# Items:
▼▼▼

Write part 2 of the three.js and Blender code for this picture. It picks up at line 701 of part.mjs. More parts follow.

▲▲▲
▼▼▼

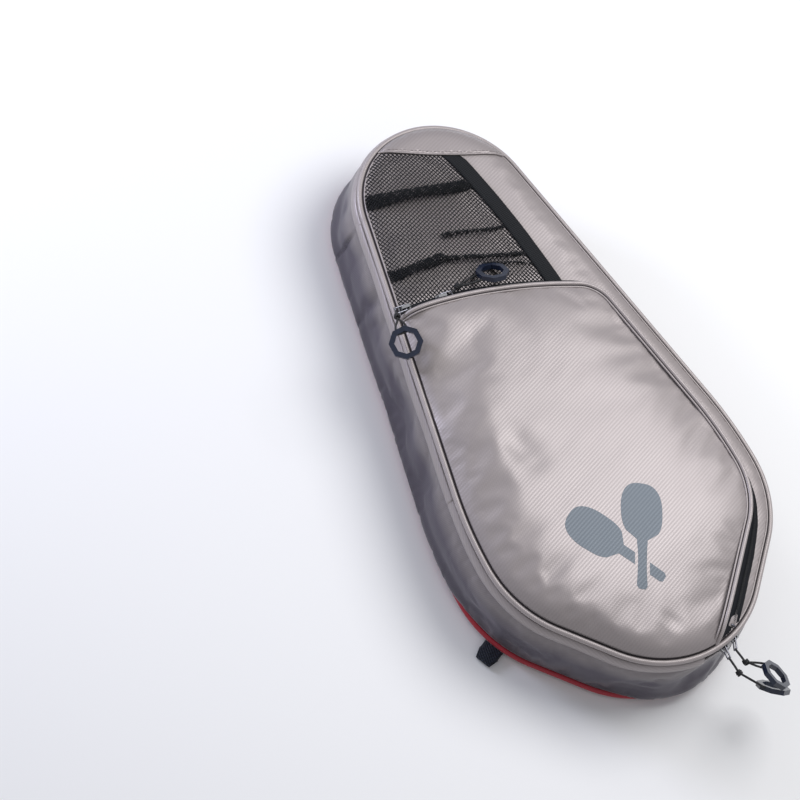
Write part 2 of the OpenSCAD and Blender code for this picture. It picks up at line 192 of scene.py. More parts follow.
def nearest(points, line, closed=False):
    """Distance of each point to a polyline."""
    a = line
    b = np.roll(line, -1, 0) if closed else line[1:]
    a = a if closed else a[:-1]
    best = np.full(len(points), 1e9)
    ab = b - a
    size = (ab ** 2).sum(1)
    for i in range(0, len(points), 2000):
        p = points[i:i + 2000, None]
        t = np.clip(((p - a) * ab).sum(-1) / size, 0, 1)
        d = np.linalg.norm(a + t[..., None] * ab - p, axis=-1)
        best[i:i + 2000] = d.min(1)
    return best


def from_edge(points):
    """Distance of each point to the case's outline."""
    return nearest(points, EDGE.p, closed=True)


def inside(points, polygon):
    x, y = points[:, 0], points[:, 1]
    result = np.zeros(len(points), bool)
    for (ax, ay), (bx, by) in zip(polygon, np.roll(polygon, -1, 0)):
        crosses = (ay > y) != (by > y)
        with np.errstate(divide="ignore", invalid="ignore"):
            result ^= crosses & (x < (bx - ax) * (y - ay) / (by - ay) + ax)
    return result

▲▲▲
▼▼▼

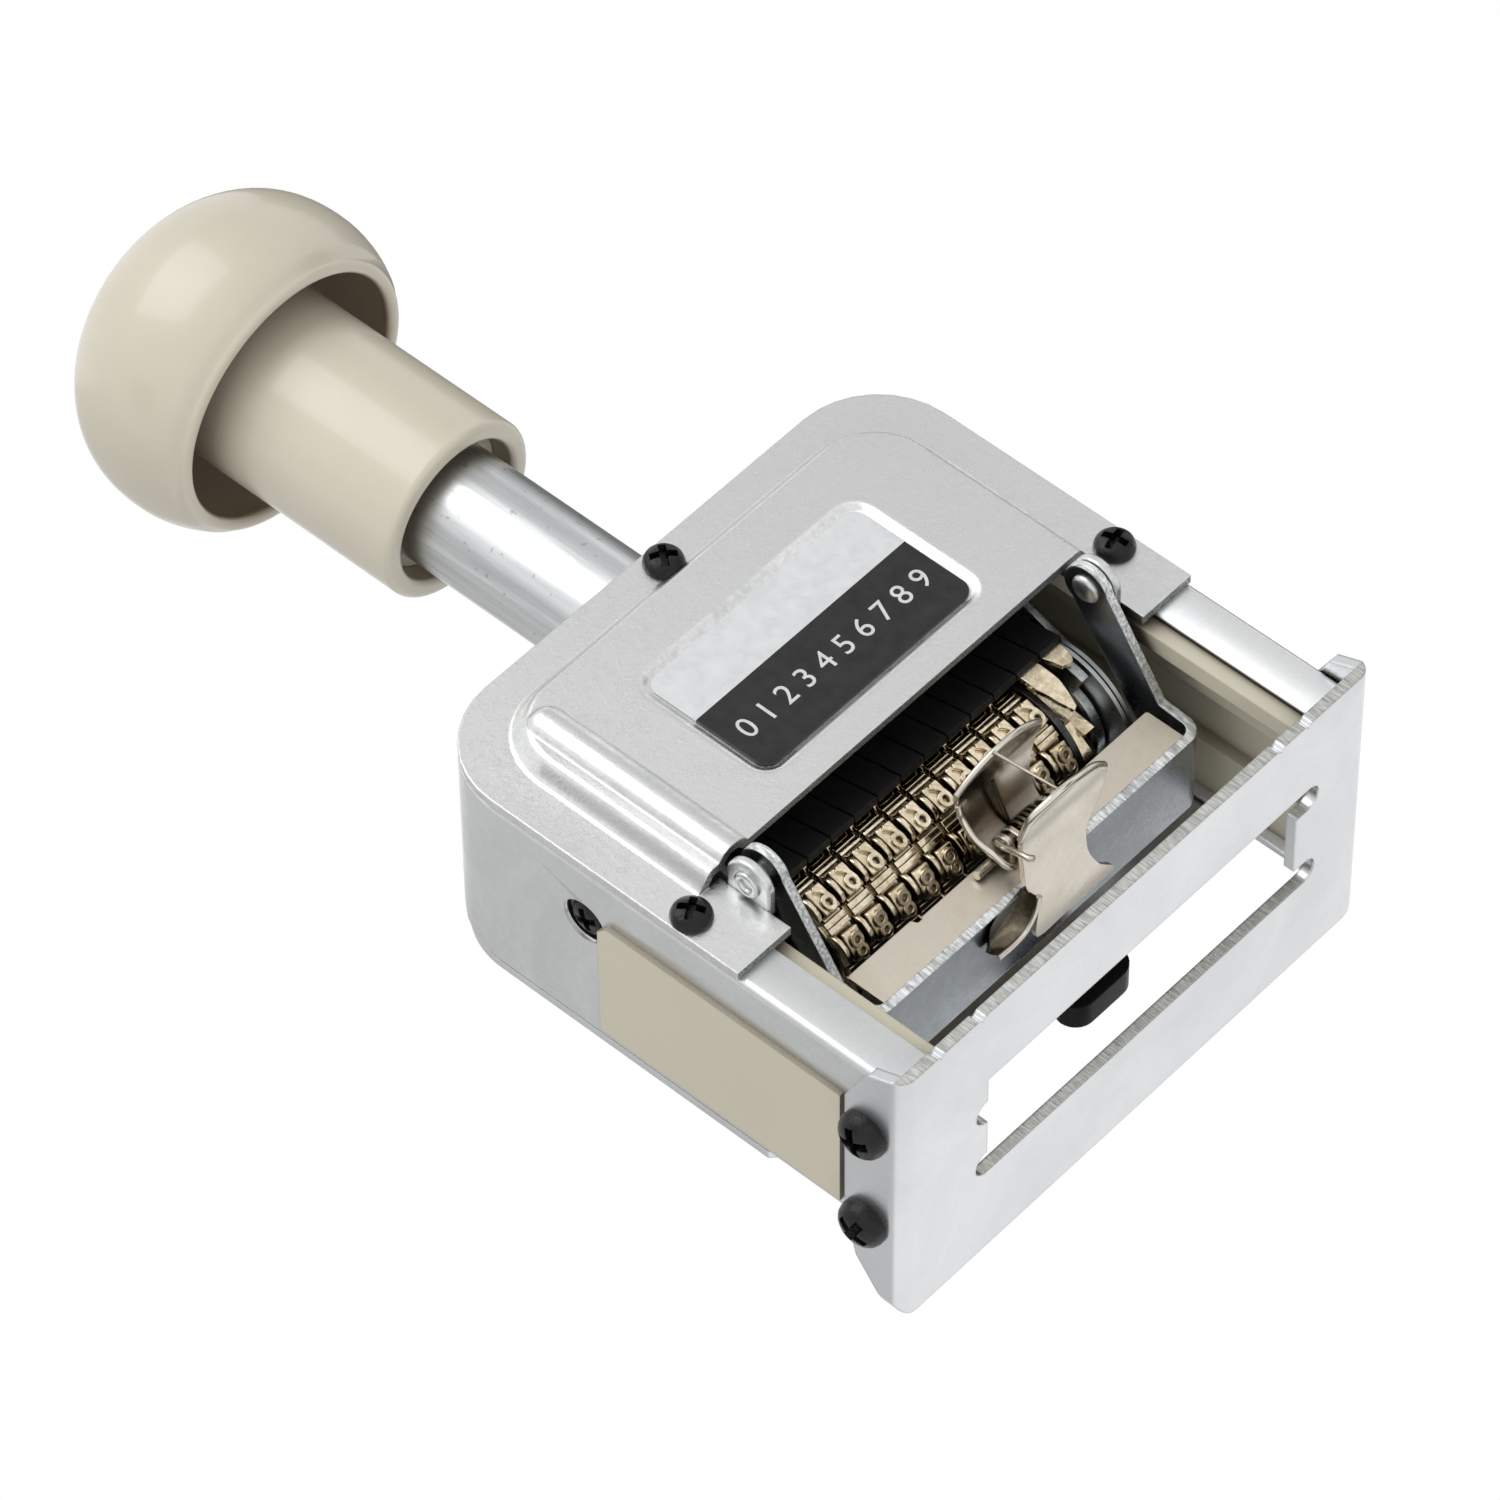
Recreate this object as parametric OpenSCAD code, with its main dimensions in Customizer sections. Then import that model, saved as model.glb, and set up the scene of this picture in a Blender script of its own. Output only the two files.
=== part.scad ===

▲▲▲

# Written exercise:
The lines to collect are those holding the string "with"; copy them all.

# The answer:
        with np.errstate(divide="ignore", invalid="ignore"):
Recreate this object as parametric OpenSCAD code, with its main dimensions in Customizer sections. Then import that model, saved as model.glb, and set up the scene of this picture in a Blender script of its own. Output only the two files.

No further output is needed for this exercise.